Thursday 11 March 2010

scat @ Gloucestershire archives

Yesterday, I enjoyed a very scenic drive through the Cotswolds to attend a workshop at Gloucestershire Archives (GA). GA have been working on digital curation for a few years now, using their historical digital archives - a discrete and reasonably unproblematic set of data - as a testbed for developing approaches that might help them with the more modern digital records created by the local authority in due course.

Yesterday's event was the culmination of a six month project 'Digital curation: from ingest to trusted storage' and was designed to provide attendees with lots of hands-on time, using the 'SCAT' tool developed through the project. The project was funded by the Society of Archivist's research fund, but builds on previous work funded by CyMAL to develop GAip - a software tool which packages digital objects ready for ingest to preservation storage. There is not much in the way of a web presence for GAip, or its successor project just yet, but the slides from Viv's presentation at the Society of Archivist's digital preservation road show give a flavour of GAip at least.

SCAT
The main output of the recent project is a tool called SCAT (Scat is Curation And Trust). The tool is written in perl and currently runs only in Linux environments; with a few modifications it should also run on a Windows platform. SCAT provides an interface to a number of open source digital curation tools that exist out in the wild; by loading a file or directory into SCAT, it is possible to apply these curation tools to them. Among the tools represented are:
  • Bagit - the Library of Congress tool mentioned elsewhere on this blog
  • GAip - GA's own packaging tool, which creates a Bagit-conforming package. This is used by GA to package its digital archives.
  • DROID - The National Archives' tool for file format identification
  • Jhove - the tool developed by JSTOR and Harvard for object identification, validation and metadata extraction
  • NLNZ metadata extraction tool - extracts basic metadata from some popular formats
  • FITS - identifies and validates files, and extracts technical metadata. It is a wrapper for a number of third-party tools (Jhove, EXIFtool, NLNZ, DROID, Ffident and the file utility). The intersting things about FITS is that is also attempts to normalise and consolidate the metadata output from these tools. Pete is using FITS at the moment to generate certain file-level metadata for dissemination purposes.
  • Antiword - a reader for Word files
  • Imagemagick - a tool that can do many wonderful things with image files
  • xmllint - used for validating XML files against their schemas, etc.
  • Unix's file utility.
  • SWORD deposit to repository (GA have been experimenting with an eprints instance in this project)
  • tools for fixity checking employing the MD5 and SHA1 algorithms.
  • document conversion tool (destination formats odt and pdf - possibly openoffice.org?)
This list isn't comprehensive, but it's enough to show you that there is a strong open source philosophy underpinning the project.

SCAT is still very much alpha code, and Viv Cothey (its developer) intends to do a bit of tidying up before putting it out on the web.
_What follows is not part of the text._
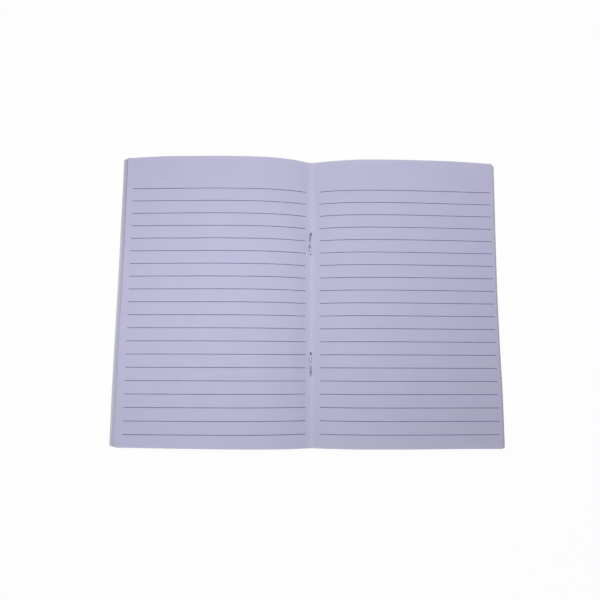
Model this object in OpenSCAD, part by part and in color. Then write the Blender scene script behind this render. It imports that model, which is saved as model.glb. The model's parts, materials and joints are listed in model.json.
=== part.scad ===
// Stitched composition notebook, lying open at its centre spread.
// X runs across the spread, Y runs up the page and Z stands up from the table.
// The origin is on the table, under the fold, halfway up the page.

/* [Sheets] */
// Width of the left half, from the fold to the edge of the cover
left_w = 122.4; // [100:0.1:150]
// Width of the right half, a little less because the fold is off the middle
right_w = 120.4; // [100:0.1:150]
// Height of the page
page_h = 181; // [150:1:240]
// Radius of the outer corners
corner_r = 2.5; // [1:0.25:6]
// Number of folded sheets in the section
sheet_count = 24; // [12:1:40]
// Thickness of one sheet
sheet_t = 0.09; // [0.07:0.01:0.12]
// Thickness of the cover card
cover_t = 0.3; // [0.2:0.05:0.6]

/* [Open spread] */
// Distance by which the left top leaf stops short of the cover
left_creep = 4.5; // [1:0.1:6]
// Distance by which the right top leaf stops short of the cover
right_creep = 3.8; // [1:0.1:6]
// Height of the left page's crest above the fold
left_crest_h = 7.3; // [4:0.1:10]
// Height of the right page's crest above the fold
right_crest_h = 6.5; // [4:0.1:10]
// Distance of the crests from the fold
crest_x = 51.5; // [40:0.5:70]
// Half the width of the rounded valley at the fold
valley_w = 4; // [2:0.5:8]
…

It's really been designed to provide a hands-on learning space for archivists, and is not conceived as a ready-to-use system for digital curation. As a learning environment, I think it is very effective, providing a workbench which can call up a whole host of tools that the archivist can experiment with.

GAip packages
It's worth saying a little something about the package produced by GAip. Using the tool, the archivist can decide to package:
  • a single item
  • a collection of materials as single items
  • a collection of materials as a bundle, retaining their directory structure.
In a GAip package you will find a:
  • copy of the original source data
  • a sidecar metadata record for each data item (GAip uses XMP for this, and the metadata includes dublin core, and other, metadata expressed in rdf)
  • an inventory of the files contained in the package including their hash values 
The package is a compressed tar file (.tar.gz, although gaip uses a .gaip file extension). Each package is identified by a unique timestamp.
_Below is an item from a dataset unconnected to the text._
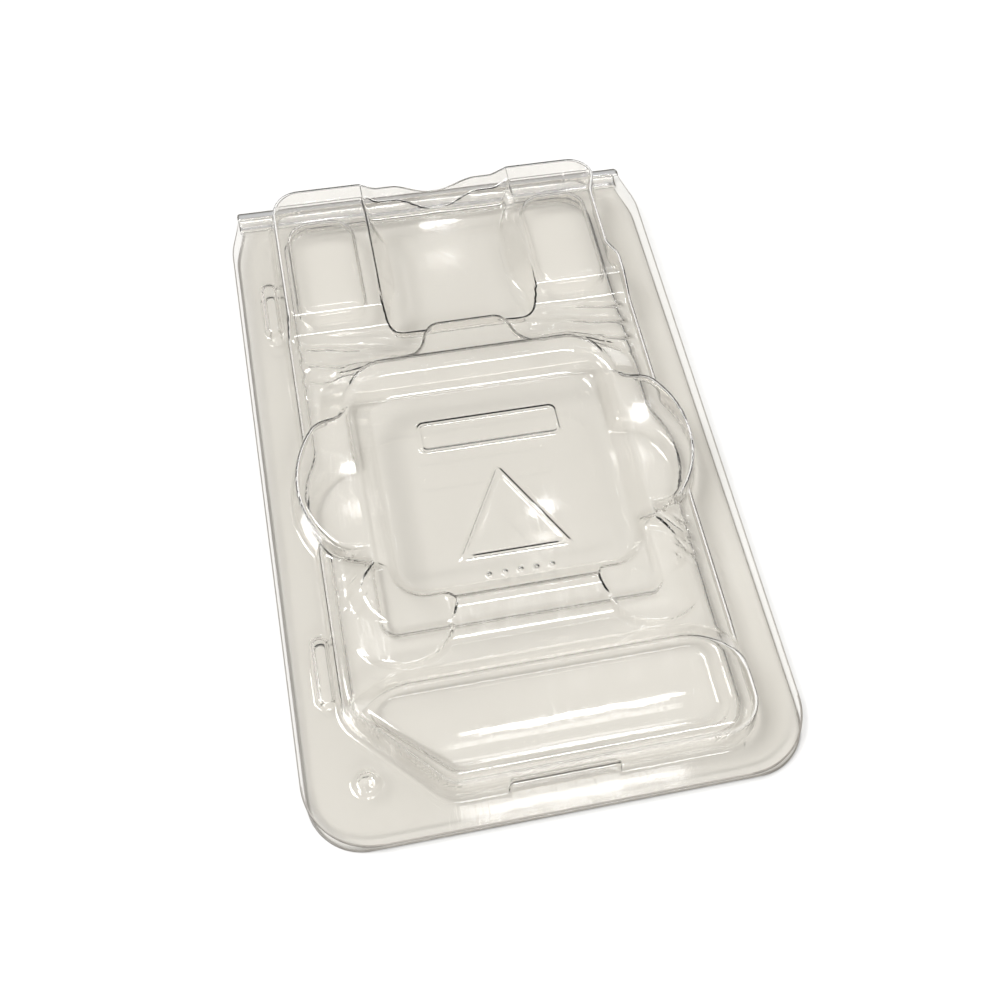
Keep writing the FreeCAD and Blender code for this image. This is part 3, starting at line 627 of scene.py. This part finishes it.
def painted_shade_edge():
    """The die-cut edge of the sheet: slightly frosted, so it reads as a thin darker outline. Its dark
    brown-grey colour is painted shade, standing in for the shade that refraction draws along the sheet's edge.
    """
    material = bpy.data.materials.new("die_cut_edge_painted_shade")
    material.use_nodes = True
    tree = material.node_tree
    shader = tree.nodes["Principled BSDF"]
    place = tree.nodes.new("ShaderNodeTexCoord")
    grain = node(tree, "ShaderNodeTexNoise", Scale=700.0, Detail=3.0)
    tree.links.new(place.outputs["Object"], grain.inputs["Vector"])
    # Dark brown-grey base colour: painted shade for the outline along the edge; the noise only varies it.
    shade = tree.nodes.new("ShaderNodeMix")
    shade.data_type = "RGBA"
    shade.inputs["A"].default_value = (0.30, 0.275, 0.25, 1)
    shade.inputs["B"].default_value = (0.52, 0.49, 0.45, 1)
    tree.links.new(grain.outputs["Fac"], shade.inputs["Factor"])
    tree.links.new(shade.outputs["Result"], shader.inputs["Base Color"])
    bump = node(tree, "ShaderNodeBump", Strength=0.2, Distance=0.00005)
    tree.links.new(grain.outputs["Fac"], bump.inputs["Height"])
    tree.links.new(bump.outputs["Normal"], shader.inputs["Normal"])
    shader.inputs["Roughness"].default_value = 0.35
    shader.inputs["Transmission Weight"].default_value = 0.55
    shader.inputs["IOR"].default_value = 1.57
    return material


plastic = clear_sheet()
painted_shade_edge_material = painted_shade_edge()
roll.data.materials.append(plastic)
# The second slot holds the edge material, whose dark colour is a painted shade outline.
for piece in (lid_sheet, base_sheet):
    piece.data.materials[0] = plastic
    piece.data.materials[1] = painted_shade_edge_material
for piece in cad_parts.values():
    for slot in piece.material_slots:
        slot.material = plastic

LID_SECTIONS = [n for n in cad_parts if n.startswith("lid_") and n != "lid_hinge_leaf"]
BASE_SECTIONS = [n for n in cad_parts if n.startswith("base_") and n != "base_hinge_leaf"]
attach(lid_sheet, "lid")
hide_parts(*LID_SECTIONS)
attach(base_sheet, "base")
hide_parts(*BASE_SECTIONS)
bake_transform(roll)
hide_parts("base_hinge_leaf", "lid_hinge_leaf")

# ---------------------------------------------------------------- stage, light and camera

EYE = Vector((-0.0259, -0.0964, 0.1684))
CAMERA_AXES = (
    Vector((0.979336, -0.1979, 0.041672)), Vector((0.15312, 0.860171, 0.486478)),
    Vector((-0.132119, -0.470044, 0.872699)),
)
LENS = 43.93
LAMP_REACH = 6.0  # a mirrored lamp stands this many times as far from the eye's image as its streak does

# The opened lid's domes hang below the base, so behind the hinge the floor lies lower by their depth.
FLOOR_LEVEL, STEP_DEPTH, STEP_Y, FLOOR_HALF = -0.1, 7.0, 58.4, 3000.0
floor_rows = (
    (-FLOOR_HALF, FLOOR_LEVEL), (STEP_Y, FLOOR_LEVEL),
    (STEP_Y, FLOOR_LEVEL - STEP_DEPTH), (FLOOR_HALF, FLOOR_LEVEL - STEP_DEPTH),
)
floor = mesh_object(
    "floor", np.array([(x, y, z) for y, z in floor_rows for x in (-FLOOR_HALF, FLOOR_HALF)]) * MM,
    [(0, 1, 3, 2), (4, 5, 7, 6)],
)
floor.data.materials.append(paper())

world = bpy.data.worlds.new("studio")
bpy.context.scene.world = world
world.use_nodes = True


def sky(tree, dim, bright, strength):
    """A plain studio surround: dark near the floor and pale overhead."""
    back = tree.nodes["Background"]
    place = tree.nodes.new("ShaderNodeTexCoord")
    split = tree.nodes.new("ShaderNodeSeparateXYZ")
    tree.links.new(place.outputs["Generated"], split.inputs["Vector"])
    ramp = tree.nodes.new("ShaderNodeValToRGB")
    ramp.color_ramp.interpolation = "EASE"
    ramp.color_ramp.elements[0].position = 0.12
    ramp.color_ramp.elements[0].color = (*dim, 1)
    ramp.color_ramp.elements[1].position = 0.75
    ramp.color_ramp.elements[1].color = (*bright, 1)
    tree.links.new(split.outputs["Z"], ramp.inputs["Fac"])
    tree.links.new(ramp.outputs["Color"], back.inputs["Color"])
    back.inputs["Strength"].default_value = strength
    backdrop = node(tree, "ShaderNodeBackground", Color=(0.94, 0.94, 0.935, 1), Strength=1.0)
    path = tree.nodes.new("ShaderNodeLightPath")
    choice = tree.nodes.new("ShaderNodeMixShader")
    tree.links.new(path.outputs["Is Camera Ray"], choice.inputs["Fac"])
    tree.links.new(back.outputs["Background"], choice.inputs[1])
    tree.links.new(backdrop.outputs["Background"], choice.inputs[2])
    tree.links.new(choice.outputs["Shader"], tree.nodes["World Output"].inputs["Surface"])


sky(world.node_tree, (0.16, 0.145, 0.12), (0.72, 0.72, 0.72), 0.8)


def softbox(name, azimuth, elevation, distance, width, height, power, colour=(1, 1, 1)):
    """A rectangular area light that faces the pack. Azimuth is from +X towards +Y."""
    lamp = bpy.data.lights.new(name, "AREA")
    lamp.shape = "RECTANGLE"
    lamp.size, lamp.size_y = width, height
    lamp.energy = power
    lamp.color = colour
    light = bpy.data.objects.new(name, lamp)
    bpy.context.scene.collection.objects.link(light)
    a, e = math.radians(azimuth), math.radians(elevation)
    away = Vector((math.cos(e) * math.cos(a), math.cos(e) * math.sin(a), math.sin(e)))
    light.location = away * distance
    light.rotation_euler = away.to_track_quat("Z", "Y").to_euler()
    return light


sun = bpy.data.lights.new("ceiling", "SUN")
sun.energy = 2.15
sun.angle = math.radians(26)
sun_object = bpy.data.objects.new("ceiling", sun)
bpy.context.scene.collection.objects.link(sun_object)
sun_object.rotation_euler = Vector((-0.48, 0.12, 0.87)).to_track_quat("Z", "Y").to_euler()
softbox("window_front", 277, 48, 1.2, 0.6, 0.12, 4.2)


def mirror_tube(name, ends, level, width, power):
    """A thin area light placed so that the camera sees it mirrored in the lid between two points of its top."""
    lean = Vector((0, -math.sin(LID_TILT), math.cos(LID_TILT)))
    on_lid = [lid_place() @ (Vector((x, y, level)) * MM) for x, y in ends]
    eye = EYE - 2 * lean * (EYE - on_lid[0]).dot(lean)
    far = [eye + (point - eye) * LAMP_REACH for point in on_lid]
    lamp = bpy.data.lights.new(name, "AREA")
    lamp.shape = "RECTANGLE"
    lamp.size, lamp.size_y = (far[1] - far[0]).length, width * MM * LAMP_REACH
    lamp.energy = power
    light = bpy.data.objects.new(name, lamp)
    bpy.context.scene.collection.objects.link(light)
    along = (far[1] - far[0]).normalized()
    away = ((far[0] + far[1]) / 2 - (on_lid[0] + on_lid[1]) / 2).normalized()
    across = away.cross(along).normalized()
    frame_axes = Matrix((along, across, along.cross(across))).transposed().to_4x4()
    frame_axes.translation = (far[0] + far[1]) / 2
    light.matrix_world = frame_axes
    return light


mirror_tube("tube_tray", ((-13.5, -50.0), (17.0, -50.0)), LID_TOP, 1.3, 0.12)
mirror_tube("tube_tray_low", ((-12.0, -51.9), (15.0, -51.9)), LID_TOP, 0.5, 0.03)
for share in (1.0, 0.85, 0.7, 0.55):
    ends = ((0.5 - 16.5 * share, -54.9), (0.5 + 16.5 * share, -54.9))
    mirror_tube("tube_flange", ends, GAUGE, 2.6 * share, 0.024 * share * share)
mirror_tube("tube_channel", ((-2.8, 47.5), (3.0, 47.2)), CHANNEL_LEVEL, 0.9, 0.012)
for side, start, end in (("left", -24.5, -17.5), ("right", 20.0, 26.5)):
    mirror_tube("glint_" + side, ((start, 20.2), (end, 20.6)), SHELF, 1.5, 0.03)
    mirror_tube("glint_back_" + side, ((start + 1.0, 22.9), (end - 1.0, 23.1)), SHELF, 0.7, 0.012)
mirror_tube("spot_left", ((-23.6, -2.2), (-21.8, -2.2)), LID_TOP, 1.6, 0.012)
mirror_tube("spot_right", ((22.6, -0.6), (24.4, -0.6)), LID_TOP, 1.8, 0.012)
mirror_tube("tube_dish", ((3.5, -12.5), (6.5, -12.5)), DISH_LEVEL, 2.0, 0.012)

camera = bpy.data.objects.new("camera", bpy.data.cameras.new("camera"))
bpy.context.scene.collection.objects.link(camera)
camera.data.sensor_width = 36.0
camera.data.lens = LENS
camera.data.clip_start = 0.01
camera_place = Matrix(CAMERA_AXES).transposed().to_4x4()
camera_place.translation = EYE
camera.matrix_world = camera_place
bpy.context.scene.camera = camera
bpy.context.scene.view_settings.view_transform = "Standard"
bpy.context.scene.cycles.caustics_refractive = False
bpy.context.scene.cycles.caustics_reflective = False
This is not a million miles away from our approach with the BEAM  ingest tool.

Building on SCAT
Could SCAT be developed into something more? There are a number of areas that would need to addressed. Some of the ones raised in discussions yesterday include:
  • the need to support multiple users (both GAip and SCAT are conceived as single-user software at present)
  • a better approach to unique, and persistent, identifiers
  • a method by which data objects can accrue additional metadata in their XMP sidecars beyond that supplied when the GAip package is created
  • workflow
If any of this is of interest, then I'm sure Viv Cothey would be pleased to hear from potential collaborators.

3 comments:

Simon Spero said...

It might be worth considering renaming the product, as there are some senses of the term that may trigger the "Scunthorpe Problem" in some poorly written censorware.

Simon

Seth said...

Do you have any contact information for Viv?

Susan Thomas said...

You can find Viv's email in the slides here.